All is calm within the greenery. Every detail is apparent. We are wandering along enjoying the walk when we are stopped in our tracks by a copperhead snake basking in a pool of sunshine. He is over a metre and half long but his dark, curving shape stands out starkly against the light-coloured path. We stop and watch as he slithers slowly into the grass.
The walking track meanders through the woodland, a remnant of the bush that once covered the central and northern slopes of Phillip Island. The dominant species is manna gum, and swamp gums grow in the moist zones. The Boonwurrung may have managed the island’s open woodlands (as they did on the mainland) by “firestick farming” to maintain access through the country and encourage fresh, new, growth for browsing marsupials.

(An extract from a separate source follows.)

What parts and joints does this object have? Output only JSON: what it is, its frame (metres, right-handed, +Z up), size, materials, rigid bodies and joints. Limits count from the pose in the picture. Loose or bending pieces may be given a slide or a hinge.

From 1842, when the McHaffie brothers leased the whole of Phillip Island as a pastoral run, repeated fires were used to clear the land for crops and grazing. A century later, government incentives and mechanised equipment ensured most of the bush was gone.
For about half an hour we stroll along until the path ends at an information board and parking area on Harbison Road. I now realise this is the main entrance to the reserve. Through the trees I can see a chicory kiln, a steep-roofed, two-storey, brick structure where chicory was once dried for transport to Melbourne. It was an alternative drink to tea before the days of instant coffee. Chicory is a root crop, similar in shape to a parsnip, and was farmed on the island from 1870 to 1987. It took three tons of wood to yield one ton of dried chicory, a practice that consumed great swathes of the island’s bush.
The information board shows how the path loops around and back to Rhyll Road. As we return via the western side of the loop the land rises gently; the soil appears drier and the vegetation changes. Tall, straight blue gums surround us. The soft, lushness of the eastern section has been replaced by dry, sclerophyll open-forest with bracken understorey, reminiscent of the bush on the mainland. As we approach the north of the reserve, a gap between the trees reveals open farmland, a more familiar scene on the island.
The path curves back down and we pass a rambling gum tree whose rough-barked base stretches out into multiple, smooth, white limbs. Further on, an old survivor has a metre-wide girth, a grandparent of this woodland.
The afternoon sun is softening and lowering in the sky. A heavy thump sounds on the ground nearby. A swamp wallaby is venturing out for a browse on the abundant, green feed. It stops, turns around and moves its ears, checking for danger. We stand quiet and still but he spots us and disappears into the bush. Wallabies have always lived on Phillip Island. Their bones have been found in Aboriginal middens, one of which dates back two thousand years. Once rarely seen on the island, their numbers have increased dramatically in recent years.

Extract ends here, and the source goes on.